[The exercise]
Copy every line of the data exactly, leaving nothing out.

[Collected material]

----

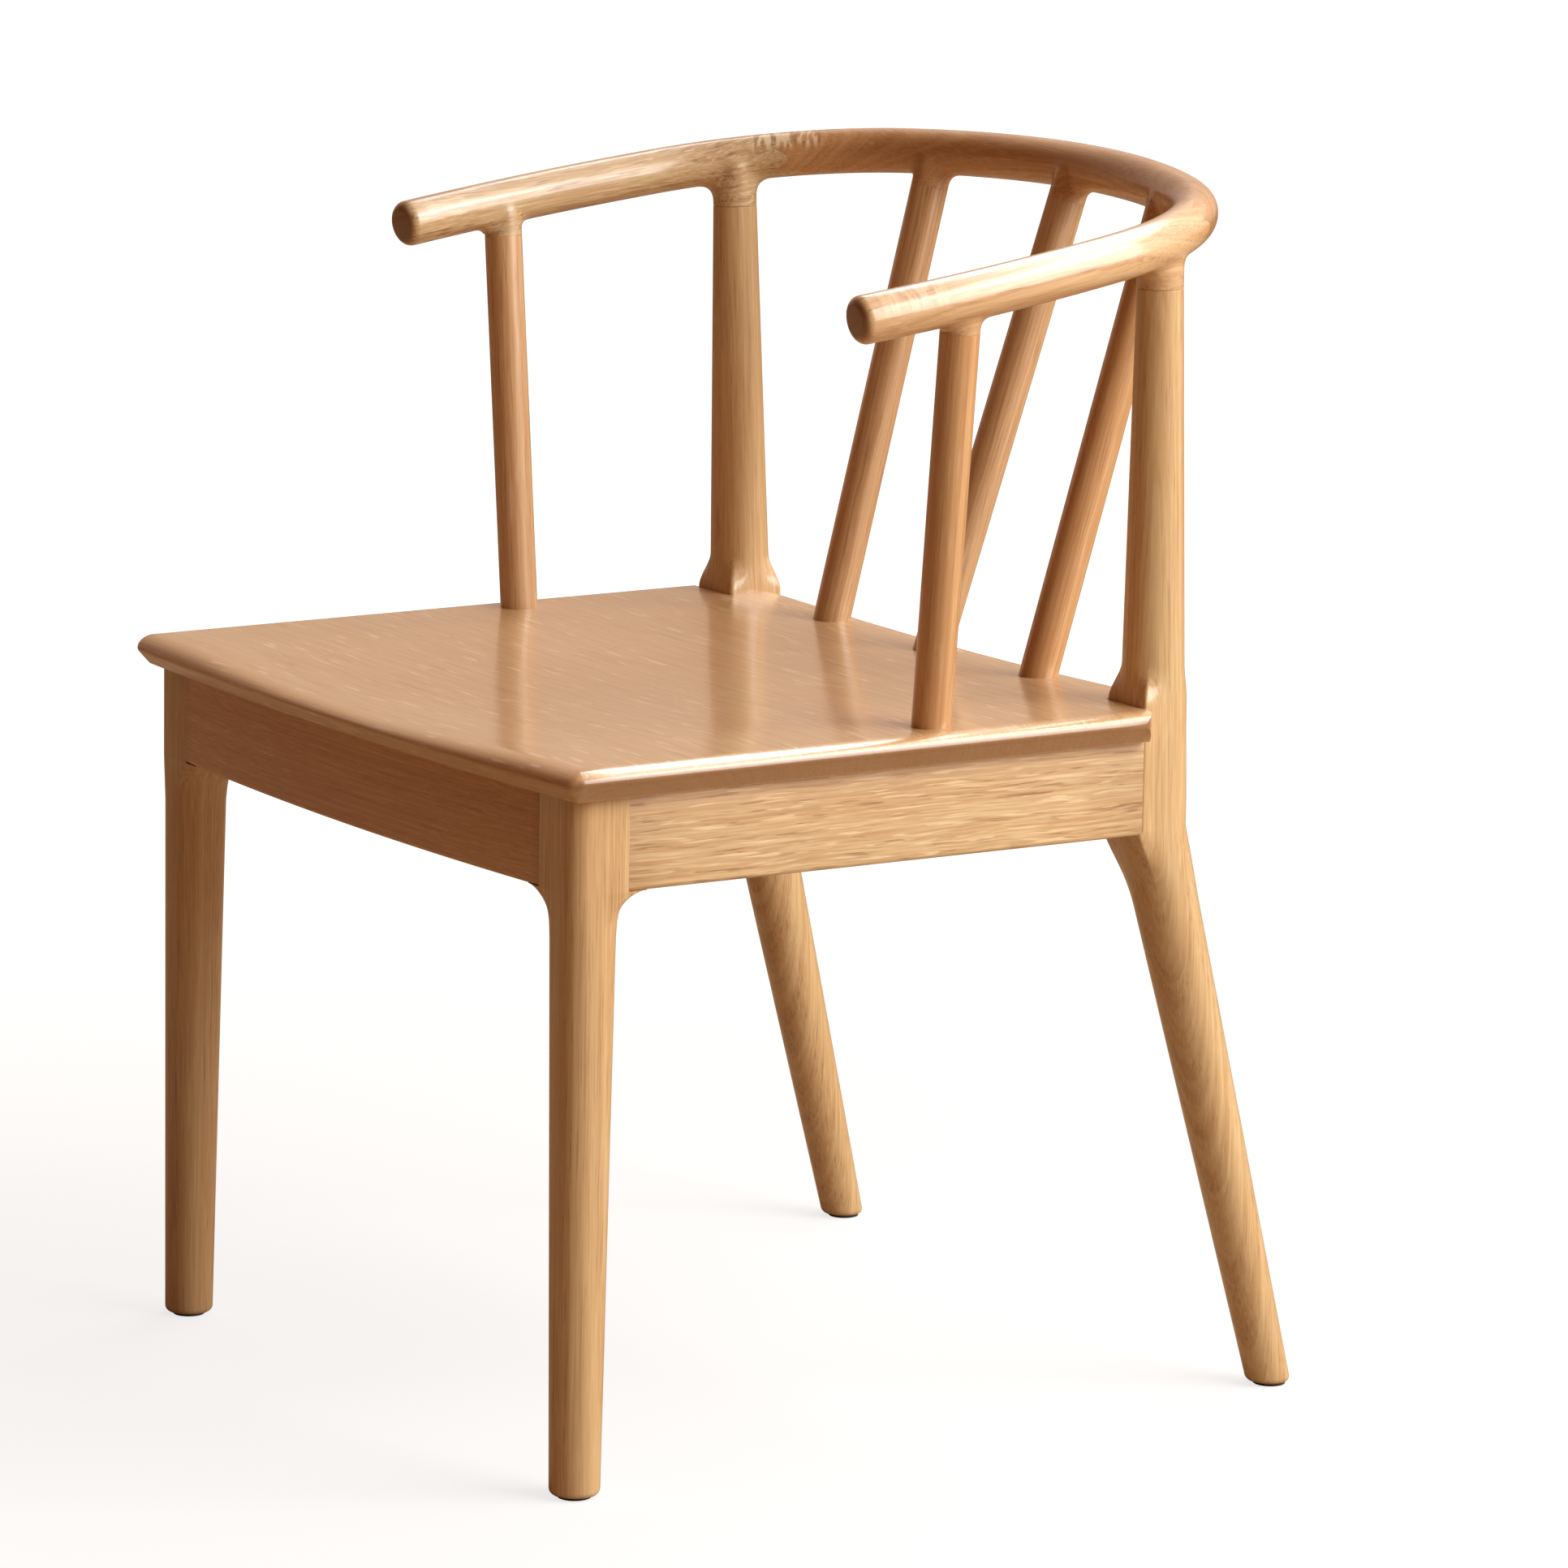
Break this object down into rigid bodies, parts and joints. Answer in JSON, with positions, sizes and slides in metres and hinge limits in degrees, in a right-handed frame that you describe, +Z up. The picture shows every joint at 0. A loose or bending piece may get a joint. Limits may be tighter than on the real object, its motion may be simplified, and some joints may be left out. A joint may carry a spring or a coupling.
{
  "type": "dining armchair",
  "caption": "Wooden dining armchair with a bowed-front panel seat, a bent horseshoe arm-and-back rail on turned posts and spindles, tapered front legs and raked rear legs.",
  "frame": {"origin": "on the floor, under the middle of the overall width and depth", "axes": "+Z up; -Y the way the chair faces; +X the sitter's left"},
  "size_m": [0.5584, 0.56, 0.7523],
  "materials": {
    "oak": "satin lacquer",
    "beech": "plain sanded",
    "steel": "zinc plated",
    "nylon": "matt"
  },
  "bodies": {
    "root": {"seat_panel": "oak", "front_apron": "oak", "rear_apron": "oak", "side_apron_left": "oak", "side_apron_right": "oak", "front_leg_left": "oak", "front_leg_right": "oak", "rear_leg_left": "oak", "rear_leg_right": "oak", "crest_rail": "oak", "arm_rail_left": "oak", "arm_rail_right": "oak", "arm_post_left": "oak", "arm_post_right": "oak", "back_spindle_left": "oak", "back_spindle_centre": "oak", "back_spindle_right": "oak", "corner_block_front_left": "beech", "corner_block_front_right": "beech", "corner_block_rear_left": "beech", "corner_block_rear_right": "beech", "corner_block_screws": "steel", "seat_screws": "steel", "glide_front_left": "nylon", "glide_front_right": "nylon", "glide_rear_left": "nylon", "glide_rear_right": "nylon"}
  },
  "joints": []
}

----

[Answer]
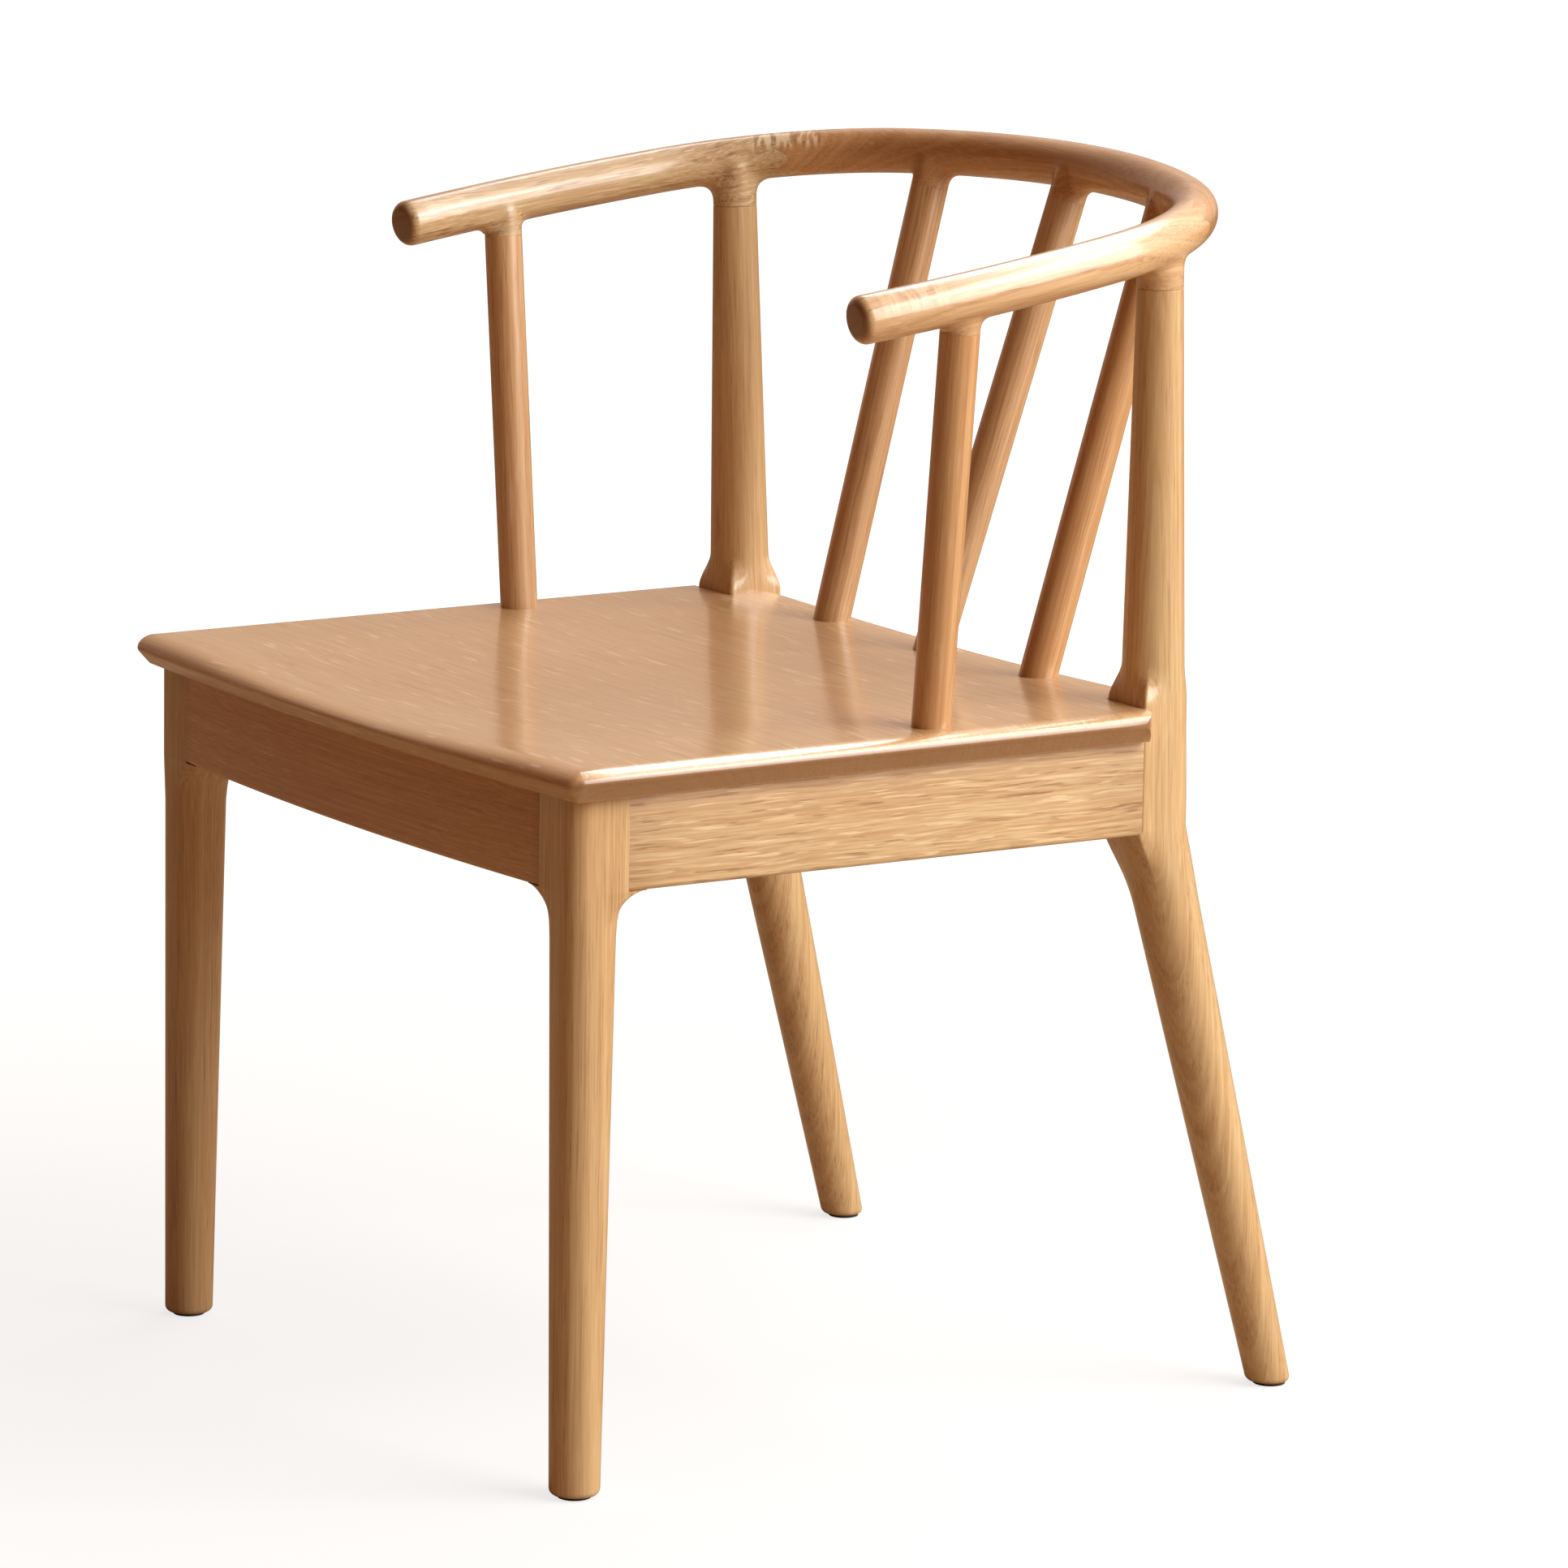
Break this object down into rigid bodies, parts and joints. Answer in JSON, with positions, sizes and slides in metres and hinge limits in degrees, in a right-handed frame that you describe, +Z up. The picture shows every joint at 0. A loose or bending piece may get a joint. Limits may be tighter than on the real object, its motion may be simplified, and some joints may be left out. A joint may carry a spring or a coupling.
{
  "type": "dining armchair",
  "caption": "Wooden dining armchair with a bowed-front panel seat, a bent horseshoe arm-and-back rail on turned posts and spindles, tapered front legs and raked rear legs.",
  "frame": {"origin": "on the floor, under the middle of the overall width and depth", "axes": "+Z up; -Y the way the chair faces; +X the sitter's left"},
  "size_m": [0.5584, 0.56, 0.7523],
  "materials": {
    "oak": "satin lacquer",
    "beech": "plain sanded",
    "steel": "zinc plated",
    "nylon": "matt"
  },
  "bodies": {
    "root": {"seat_panel": "oak", "front_apron": "oak", "rear_apron": "oak", "side_apron_left": "oak", "side_apron_right": "oak", "front_leg_left": "oak", "front_leg_right": "oak", "rear_leg_left": "oak", "rear_leg_right": "oak", "crest_rail": "oak", "arm_rail_left": "oak", "arm_rail_right": "oak", "arm_post_left": "oak", "arm_post_right": "oak", "back_spindle_left": "oak", "back_spindle_centre": "oak", "back_spindle_right": "oak", "corner_block_front_left": "beech", "corner_block_front_right": "beech", "corner_block_rear_left": "beech", "corner_block_rear_right": "beech", "corner_block_screws": "steel", "seat_screws": "steel", "glide_front_left": "nylon", "glide_front_right": "nylon", "glide_rear_left": "nylon", "glide_rear_right": "nylon"}
  },
  "joints": []
}